(Stored data entries)
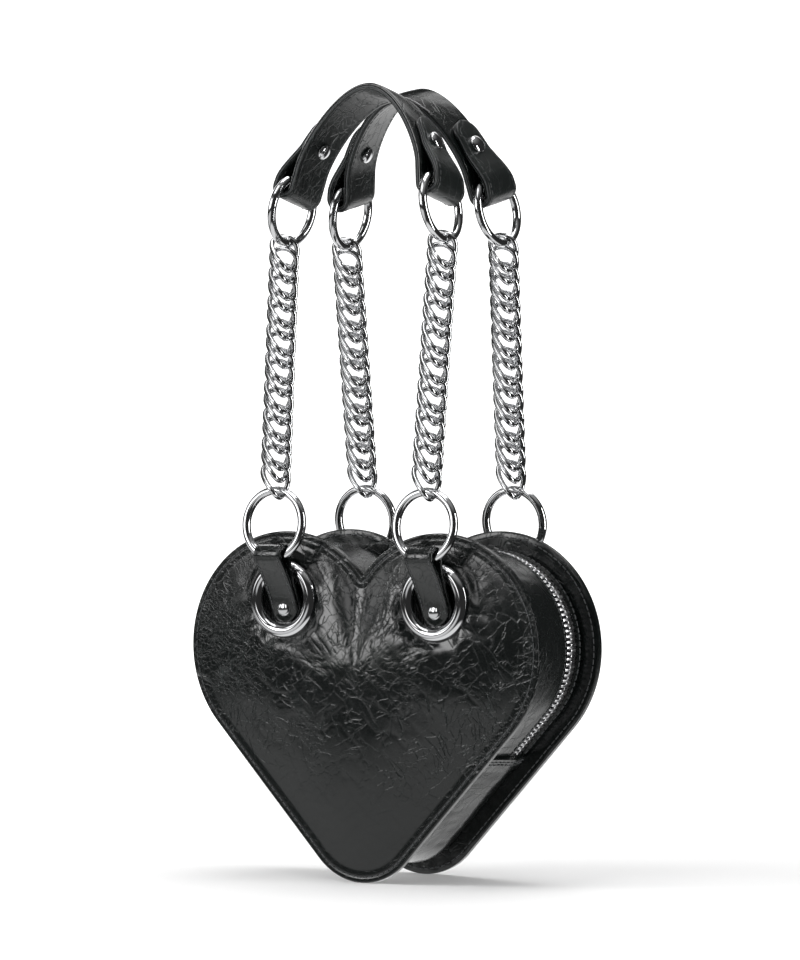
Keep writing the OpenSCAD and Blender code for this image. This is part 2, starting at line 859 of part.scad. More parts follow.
module handle_layer(off0, off1) {
    end_z = bezier(tongue_end_share).y;
    tongue_top = end_z + strap_outer_t - tongue_end_r;
    difference() {
        union() {
            strap_slab()
                band_2d(off0, off1);
            for (side = [-1, 1])
                intersection() {
                    mirror([side < 0 ? 1 : 0, 0, 0])
                        strap_slab()
                            tongue_2d(off0, off1);
                    rotate([90, 0, 90])
                        translate([0, 0, -panel_w / 2])
                            linear_extrude(panel_w)
                                union() {
                                    polygon([
                                        [-strap_w / 2, -over], [strap_w / 2, -over],
                                        [strap_w / 2, fold_z + fold_r],
                                        [tongue_end_r, tongue_top], [-tongue_end_r, tongue_top],
                                        [-strap_w / 2, fold_z + fold_r]]);
                                    translate([0, tongue_top])
                                        circle(tongue_end_r);
                                }
                }
        }
        for (side = [-1, 1])
            at_handle_stud(side)
                rotate([0, 90, 0])
                    translate([0, 0, -strap_t - over])
                        cylinder(r = handle_shank_r + lap_gap, h = 3 * strap_t + 2 * over);
    }
}

module handle_outer() { color(leather) handle_frame() handle_layer(0, strap_outer_t); }
module handle_inner() { color(inner_leather) handle_frame() handle_layer(-strap_inner_t, 0); }

module front_handle_outer() { handle_outer(); }
module back_handle_outer() { turned(true) handle_outer(); }
module front_handle_inner() { handle_inner(); }
module back_handle_inner() { turned(true) handle_inner(); }

// A handle stud: an inner and an outer head on one shank
module handle_stud_pair() {
    outer_x = tongue_shift + strap_inner_t + lap_gap;
    color(chrome)
        handle_frame()
            for (side = [-1, 1])
                at_handle_stud(side)
                    rotate([0, 90, 0]) {
                        translate([0, 0, -strap_inner_t - lap_gap])
                            cylinder(r = handle_shank_r, h = outer_x + strap_inner_t + lap_gap);
                        translate([0, 0, outer_x])
                            cylinder(r1 = handle_stud_r, r2 = handle_stud_r - head_h / 2, h = head_h);
                        translate([0, 0, -strap_inner_t - lap_gap - head_h])
                            cylinder(r1 = inner_head_r - head_h / 2, r2 = inner_head_r, h = head_h);
                    }
}

module front_handle_studs() { handle_stud_pair(); }
module back_handle_studs() { turned(true) handle_stud_pair(); }

front_panel();
front_padding();
front_panel_facing();
back_panel();
back_padding();
back_panel_facing();
gusset_base();
gusset_front_strip();
gusset_back_strip();
zip_tape_front();
zip_tape_back();
zip_teeth_front();
zip_teeth_back();
zip_end_stops();
zip_slider();
zip_pull();
lining();
front_grommets();
front_grommet_washers();
back_grommets();
back_grommet_washers();
front_tabs();
front_tab_studs();
front_anchor_plates();
back_tabs();
back_tab_studs();
back_anchor_plates();
front_o_rings();
front_left_chain();
front_right_chain();
front_handle_rings();
back_o_rings();
back_left_chain();
back_right_chain();
back_handle_rings();
front_handle_outer();
front_handle_inner();
front_handle_studs();
back_handle_outer();
back_handle_inner();
back_handle_studs();
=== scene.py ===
"""Looks of the heart shaped handbag: smooth leather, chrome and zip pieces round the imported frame."""

import math

import bmesh
import bpy
import numpy as np
from mathutils import Matrix, Vector, noise


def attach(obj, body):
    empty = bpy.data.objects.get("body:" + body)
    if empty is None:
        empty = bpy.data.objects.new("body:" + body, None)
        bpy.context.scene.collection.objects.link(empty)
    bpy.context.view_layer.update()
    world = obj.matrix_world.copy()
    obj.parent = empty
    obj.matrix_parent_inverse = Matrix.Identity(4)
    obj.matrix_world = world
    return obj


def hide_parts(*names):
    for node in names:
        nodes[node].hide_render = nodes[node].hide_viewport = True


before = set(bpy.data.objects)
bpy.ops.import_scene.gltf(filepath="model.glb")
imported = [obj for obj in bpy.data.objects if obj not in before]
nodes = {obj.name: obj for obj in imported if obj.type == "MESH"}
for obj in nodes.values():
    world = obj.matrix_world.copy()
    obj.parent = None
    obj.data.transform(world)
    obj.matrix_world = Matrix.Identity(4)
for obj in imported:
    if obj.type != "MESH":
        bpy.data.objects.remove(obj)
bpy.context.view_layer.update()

MM = 0.001

# Sizes in millimetres, as in the part's source
PANEL_W, PANEL_H, LOBE_X, TIP_R = 200.0, 169.0, 44.0, 34.0
BAG_D, FACING_T, RIM_T, RIM_W = 58.5, 1.3, 1.95, 6.0
GUSSET_INSET, GUSSET_T = 9.5, 1.6
ZIP_Y, ZIP_WINDOW, ZIP_STRAIGHT, ZIP_TOP_A = 16.7, 10.6, 34.5, 124.0
TOOTH_PITCH = 2.6
GROMMET_X, GROMMET_Z, GROMMET_R, GROMMET_HOLE_R = 43.5, 136.0, 19.0, 12.0
TAB_W, TAB_T, TAB_STUD_R = 15.5, 2.0, 3.7
RING_OUT_R, RING_WIRE_R = 18.35, 2.1
CHAIN_LINKS, LINK_PITCH, LINK_B, LINK_WIRE_R = 17, 6.84, 9.0, 1.1
CHAIN_TURN = 58.0
CURB_A, CURB_B, CURB_C, CURB_TILT, CURB_WIRE_R, CURB_SHIFT = 6.2, 8.6, 3.0, 3.8, 1.35, 0.6
UPPER_RING_X, UPPER_RING_Y, UPPER_RING_TILT = 43.0, 25.5, 10.0
STRAP_W, STRAP_OUTER_T, STRAP_INNER_T, ARCH_H = 24.5, 2.0, 1.4, 57.5
HANDLE_STUD_R = 4.6

# Derived as in the part's source
LOBE_R = PANEL_W / 2 - LOBE_X
LOBE_Z = PANEL_H - LOBE_R
AXIS_LEN = math.hypot(LOBE_X, LOBE_Z - TIP_R)
SIDE_A = math.degrees(math.atan2(LOBE_X, LOBE_Z - TIP_R) + math.asin((LOBE_R - TIP_R) / AXIS_LEN))
NOTCH_Z = LOBE_Z + math.sqrt(LOBE_R**2 - LOBE_X**2)
NOTCH_A = math.degrees(math.atan2(NOTCH_Z - LOBE_Z, -LOBE_X))
FACING_IN_D = BAG_D / 2 - RIM_T - FACING_T
FACING_OUT_D = BAG_D / 2 - RIM_T
RIM_D = BAG_D / 2
HEART_MID_Z = PANEL_H * 0.55
SEAT_D = RIM_D + 2.6
DOME_R = (GROMMET_R - GROMMET_HOLE_R) / 2
RING_R = RING_OUT_R - RING_WIRE_R
RING_IN_R = RING_R - RING_WIRE_R
TAB_SAG = RING_R - math.sqrt(RING_R**2 - TAB_W**2 / 4)
LOOP_IN_R = RING_WIRE_R + TAB_SAG / 2 + 0.3
LOOP_OUT_R = LOOP_IN_R + TAB_T
TAB_CREST_D = SEAT_D + DOME_R + 0.9
LOOP_D = TAB_CREST_D + LOOP_OUT_R
LOOP_Z = GROMMET_Z + GROMMET_R + 2.5
TAB_TONGUE_Z = GROMMET_Z - GROMMET_HOLE_R + TAB_W / 2 + 0.6
TAB_STUD_Z = TAB_TONGUE_Z - 1
TAB_BEND_Z = GROMMET_Z - 0.2 * (GROMMET_HOLE_R - TAB_SAG)
TAB_CREST_Z = GROMMET_Z + math.sqrt((GROMMET_HOLE_R + DOME_R) ** 2 - TAB_W**2 / 4)
O_RING_MID = RING_R - TAB_SAG / 2
CHAIN_FOOT = O_RING_MID + RING_R
LINK_END = RING_WIRE_R + LINK_WIRE_R + 0.15
CHAIN_LEN = 2 * LINK_B + (CHAIN_LINKS - 1) * LINK_PITCH - 2 * LINK_END
CHAIN_HEAD = CHAIN_FOOT + CHAIN_LEN
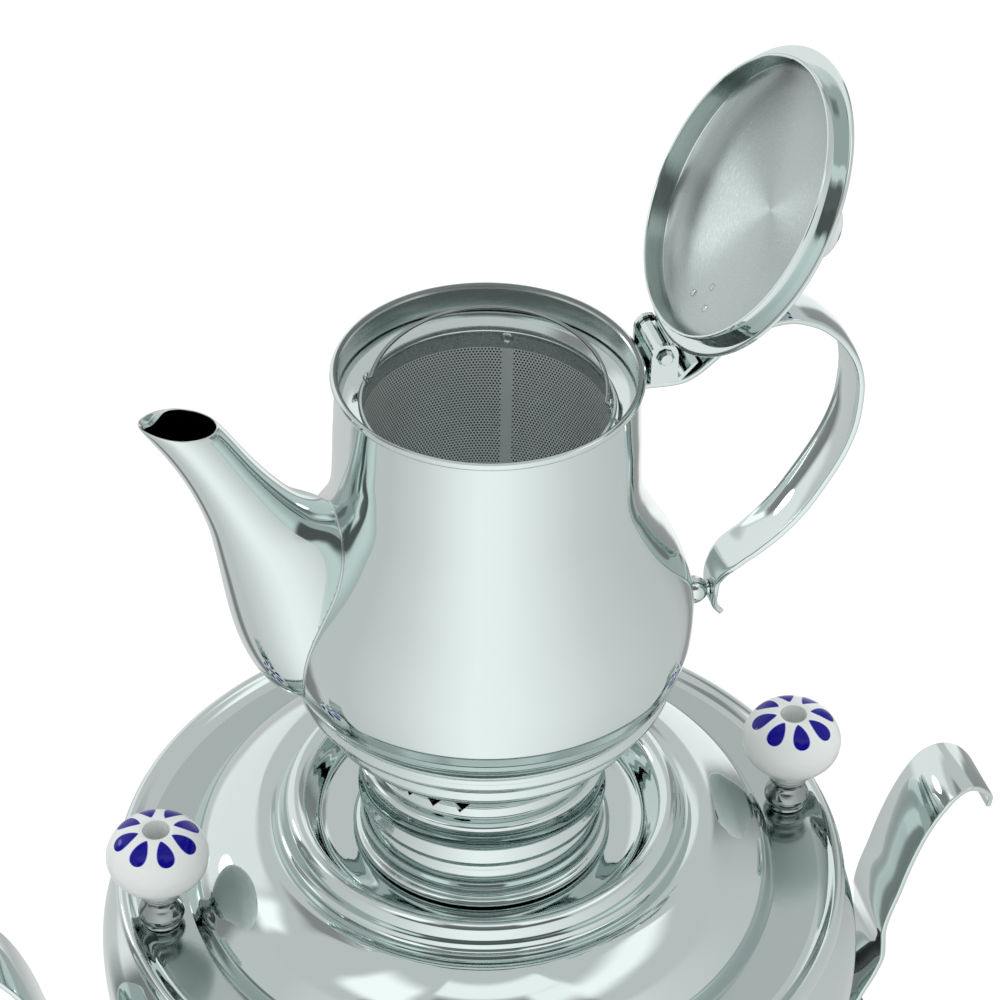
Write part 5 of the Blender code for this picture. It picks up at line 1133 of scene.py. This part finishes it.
for face in pot_lid.data.polygons:
    if face.normal.z < -0.3 and math.hypot(face.center.x, face.center.y) < 0.0404 and face.center.z > 0.4475:
        face.material_index = 1
hinge_axis = Vector((0.0494, 0.0, 0.4478))
open_lid = (Matrix.Translation(hinge_axis) @ Matrix.Rotation(math.radians(120.4), 4, "Y")
            @ Matrix.Translation(-hinge_axis))
moved(pot_lid, open_lid)
seated(pot_lid, "teapot_lid", mirror_steel, "brushed_steel", "teapot_lid")
for spot_number, (along, across, level, slope) in enumerate((
        (33.0, -4.5, 452.74, 15), (33.5, 4.5, 452.60, 15), (28.0, 0.0, 453.90, 11)), start=1):
    spot_weld = spun("lid_spot_%d" % spot_number, [
        (0.0, 0.0), (0.8, -0.02), (1.0, -0.12), (1.2, -0.02), (1.3, 0.3), (0.0, 0.3), (0.0, 0.0)], 32)
    moved(spot_weld, open_lid @ Matrix.Translation((along / 1000, across / 1000, level / 1000))
          @ Matrix.Rotation(math.radians(slope), 4, "Y"))
    seated(spot_weld, "teapot_lid", satin_steel, "brushed_steel")
top_of_lid = open_lid @ Matrix.Translation((0.0, 0.0, 0.4570))
pot_knob_size, lever_knob_size = 0.70, 0.605
pot_knob = spun("pot_knob", [(max(across * pot_knob_size, 2.05), along * pot_knob_size)
                             for across, along in knob_outline], 96, 2.3)
charted(pot_knob, 0.0121)
small_petals = painted(*glazed("small_petal_porcelain"), 0.0110)
moved(pot_knob, top_of_lid)
seated(pot_knob, "teapot_lid", small_petals, "porcelain", "teapot_lid_knob")
pot_ferrule = spun("pot_ferrule", flowing([
    (2.05, 2.0), (2.05, 2.0), (4.6, 2.0), (5.0, 1.7), (5.1, 1.0), (5.0, 0.3), (4.8, 0.0), (4.8, 0.0),
    (2.05, 0.0), (2.05, 0.0), (2.05, 2.0)], 0.4), 96)
moved(pot_ferrule, top_of_lid)
seated(pot_ferrule, "teapot_lid", mirror_steel, "polished_steel", "teapot_lid_ferrule")
finished(plated_brass, "teapot_lid_screw")

# The tap lever's knob has the same form, smaller and unpainted.
lever_knob = spun("lever_knob", [(max(across * lever_knob_size, 2.65), along * lever_knob_size)
                                 for across, along in knob_outline], 64)
moved(lever_knob, Matrix.Translation((lever_tip, tap_out, 0.15947)))
plain_porcelain, _ = glazed("plain_porcelain")
seated(lever_knob, "tap_key", plain_porcelain, "porcelain", "tap_lever_knob")

# Infuser: a deep basket of perforated sheet, rolled and spot-welded up one side, with a plain band and a
# pressed rim that hangs on the ledge. Its wire bail swings in two eyelets soldered inside the band.
# The perforated sheet's holes are painted near-black: painted shade for the dark inside of the basket seen
# through them.
sheet_with_shaded_holes, shaded_holes_shader = plain_finish("perforated_sheet_painted_shade_holes", (0.80, 0.87, 0.86), 0.34, 0.62)
tree, wires = sheet_with_shaded_holes.node_tree.nodes, sheet_with_shaded_holes.node_tree.links
where = tree.new("ShaderNodeUVMap")
where.uv_map = "round_and_out"
split = tree.new("ShaderNodeSeparateXYZ")
wires.new(where.outputs[0], split.inputs[0])
steps_of = math_in(sheet_with_shaded_holes.node_tree)
hole_columns, row_pitch = 220, 0.00096
row = steps_of("DIVIDE", split.outputs["Y"], row_pitch)
row_parity = steps_of("MULTIPLY", steps_of("MODULO", steps_of("FLOOR", row), 2.0), 0.5)
column = steps_of("ADD", steps_of("MULTIPLY", split.outputs["X"], hole_columns / math.tau), row_parity)
up_off = steps_of("SUBTRACT", steps_of("FRACT", row), 0.5)
side_off = steps_of("SUBTRACT", steps_of("FRACT", column), 0.5)
far = steps_of("SQRT", steps_of("ADD", steps_of("MULTIPLY", up_off, up_off),
                                steps_of("MULTIPLY", steps_of("MULTIPLY", side_off, side_off), 1.35)))
# The holes are not cut: where this mask is low the sheet is painted near-black, as painted shade.
solid = ramp_in(sheet_with_shaded_holes.node_tree, far, from_min=0.32, from_max=0.38)
wires.new(mixed_in(sheet_with_shaded_holes.node_tree, solid.outputs[0], (0.012, 0.014, 0.013), (0.86, 0.92, 0.91)),
          shaded_holes_shader.inputs["Base Color"])
plain_sheet = grained(*plain_finish("basket_band", (0.60, 0.67, 0.66), 0.28, 0.92), 1500.0, 0.2, 0.32, 0.000002)
seam_sheet = grained(*plain_finish("basket_seam", (0.72, 0.79, 0.78), 0.3, 0.55), 1500.0, 0.25, 0.36, 0.000002)

basket = spun("basket_shell", flowing([
    (36.2, 59.6), (36.2, 59.6), (35.9, 52.6), (35.6, 44.0), (34.61, 4.83), (34.1, 2.2), (32.8, 0.77),
    (30.8, 0.1), (29.0, 0.0), (29.0, 0.0), (0.0, 0.0), (0.0, 0.0), (0.0, 0.5), (0.0, 0.5), (30.8, 0.6),
    (32.5, 1.4), (33.5, 2.9), (34.1, 5.0), (35.1, 44.0), (35.4, 52.6), (35.6, 59.6), (35.6, 59.6),
    (36.2, 59.6)], 1.1),
    192, 376.8)
mapped_round(basket)
layered(basket, plain_sheet, sheet_with_shaded_holes, seam_sheet)
seam_bearing, holes_from, holes_to = 65, 0.3778, 0.4294
for face in basket.data.polygons:
    bearing_now = math.degrees(math.atan2(face.center.y, face.center.x))
    if holes_from < face.center.z < holes_to:
        face.material_index = 1 if abs(bearing_now - seam_bearing) > 2.5 else 2
    elif face.center.z <= holes_from and math.hypot(face.center.x, face.center.y) < 0.031:
        face.material_index = 1
seated(basket, "infuser", plain_sheet, "brushed_steel", "infuser_basket")
basket_rim = spun("basket_rim", flowing([
    (41.9, 0.8), (41.9, 0.8), (40.7, 0.8), (39.5, 0.5), (37.6, -0.25), (36.3, -0.8), (35.55, -1.45),
    (35.3, -2.6), (35.3, -2.6), (35.8, -2.6), (35.8, -2.6), (36.0, -1.75), (36.7, -1.25), (37.8, -0.8),
    (39.3, -0.15), (40.2, 0.0), (40.2, 0.0), (41.9, 0.0), (41.9, 0.0), (41.9, 0.8)], 0.5), 192, 436.7)
seated(basket_rim, "infuser", mirror_steel, "polished_steel", "infuser_rim")
seam_rivet = spun("seam_rivet", [(0.0, 0.25), (0.9, 0.15), (1.2, 0.5), (1.6, 0.55), (1.9, 0.1), (1.9, -0.4),
                                 (0.0, -0.4), (0.0, 0.25)], 48)
softened(seam_rivet, 0.12)
moved(seam_rivet, Matrix.Rotation(math.radians(seam_bearing), 4, "Z")
      @ Matrix.Translation((0.03545, 0.0, 0.4330)) @ Matrix.Rotation(-math.pi / 2, 4, "Y"))
seated(seam_rivet, "infuser", satin_steel, "brushed_steel")

bail_place = Matrix.Translation((0.0, 0.0, 0.4392)) @ Matrix.Rotation(math.radians(-25.4), 4, "Z")
for side, across in (("left", -0.0350), ("right", 0.0350)):
    bpy.ops.object.select_all(action="DESELECT")
    bpy.ops.mesh.primitive_torus_add(major_radius=0.0012, minor_radius=0.0004, major_segments=32,
                                     minor_segments=10, location=(across, 0.0, 0.0), rotation=along_x)
    eyelet = bpy.context.object
    eyelet.name = eyelet.data.name = "bail_eyelet_" + side
    bpy.ops.object.transform_apply(location=True, rotation=True, scale=True)
    lug = spun("eyelet_lug", [(0.0, -1.2), (0.5, -1.2), (0.6, -2.7), (0.0, -2.7), (0.0, -1.2)], 16)
    picked(eyelet, moved(lug, Matrix.Translation((across, 0.0, 0.0))))
    bpy.ops.object.join()
    smoothed(eyelet, 35)
    moved(eyelet, bail_place)
    seated(eyelet, "infuser", mirror_steel, "polished_steel")
arch = 0.0338
# Handles of this share of the radius bend a curve to a quarter of a circle.
quarter = arch * 0.5523
bail = tube("bail_wire", (
    ((-0.0358, 0.0, 0.0), (-0.0360, 0.0, 0.0), (-0.0346, 0.0, 0.0)),
    ((-0.0336, 0.0010, 0.0), (-0.0336, 0.0002, 0.0), (-0.0336, 0.0010 + quarter * 0.95, 0.0)),
    ((0.0, arch, 0.0), (-quarter, arch, 0.0), (quarter, arch, 0.0)),
    ((0.0336, 0.0010, 0.0), (0.0336, 0.0010 + quarter * 0.95, 0.0), (0.0336, 0.0002, 0.0)),
    ((0.0358, 0.0, 0.0), (0.0346, 0.0, 0.0), (0.0360, 0.0, 0.0))), 0.0006, 40, 5)
moved(bail, bail_place @ Matrix.Rotation(math.radians(10), 4, "X"))
# The bail wire takes the darkened polish: a painted dark reflection.
seated(bail, "infuser_bail", darkened_polish, "polished_steel", "infuser_bail")
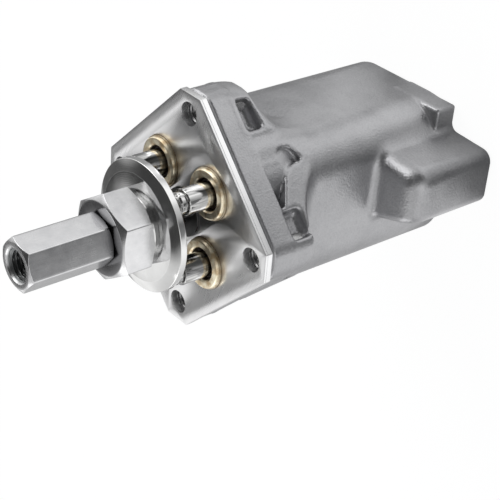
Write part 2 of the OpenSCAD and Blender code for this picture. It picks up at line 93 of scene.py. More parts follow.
# %% [markdown]
# The camera stands where the photographer stood. Its place and its three directions were fitted to
# the hexagons, holes and ridges of the object. A long lens from half a metre gives the mild
# perspective of a product picture. The valve lies on its side in the picture, so the camera is rolled.

# %% Camera
SENSOR_MM = 36
CAMERA_PLACE = Vector((0.41756, -0.06568, 0.26910))
CAMERA_LOOK = Vector((-0.81837, 0.08629, -0.56817)).normalized()
PICTURE_RIGHT = Vector((0.49695, -0.39027, -0.77507)).normalized()
LENS_MM = 98.05


def linked(name, data):
    """A new object of the scene with this data."""
    made = bpy.data.objects.new(name, data)
    bpy.context.scene.collection.objects.link(made)
    return made


def make_camera():
    """A camera whose columns are: the picture's right, its up, and backwards along the line of
    sight."""
    data = bpy.data.cameras.new("camera")
    data.lens = LENS_MM
    data.sensor_width = SENSOR_MM
    data.sensor_fit = "HORIZONTAL"
    data.clip_start = 0.01
    back = -CAMERA_LOOK
    up = back.cross(PICTURE_RIGHT).normalized()
    turn = Matrix((PICTURE_RIGHT, up, back)).transposed().to_4x4()
    camera = linked("camera", data)
    camera.matrix_world = Matrix.Translation(CAMERA_PLACE) @ turn
    bpy.context.scene.camera = camera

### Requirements
Set down only these lines, exactly: the line containing "Write part 2" and each line after it, through the end of the listing.

### Output
Write part 2 of the OpenSCAD and Blender code for this picture. It picks up at line 93 of scene.py. More parts follow.
# %% [markdown]
# The camera stands where the photographer stood. Its place and its three directions were fitted to
# the hexagons, holes and ridges of the object. A long lens from half a metre gives the mild
# perspective of a product picture. The valve lies on its side in the picture, so the camera is rolled.

# %% Camera
SENSOR_MM = 36
CAMERA_PLACE = Vector((0.41756, -0.06568, 0.26910))
CAMERA_LOOK = Vector((-0.81837, 0.08629, -0.56817)).normalized()
PICTURE_RIGHT = Vector((0.49695, -0.39027, -0.77507)).normalized()
LENS_MM = 98.05


def linked(name, data):
    """A new object of the scene with this data."""
    made = bpy.data.objects.new(name, data)
    bpy.context.scene.collection.objects.link(made)
    return made


def make_camera():
    """A camera whose columns are: the picture's right, its up, and backwards along the line of
    sight."""
    data = bpy.data.cameras.new("camera")
    data.lens = LENS_MM
    data.sensor_width = SENSOR_MM
    data.sensor_fit = "HORIZONTAL"
    data.clip_start = 0.01
    back = -CAMERA_LOOK
    up = back.cross(PICTURE_RIGHT).normalized()
    turn = Matrix((PICTURE_RIGHT, up, back)).transposed().to_4x4()
    camera = linked("camera", data)
    camera.matrix_world = Matrix.Translation(CAMERA_PLACE) @ turn
    bpy.context.scene.camera = camera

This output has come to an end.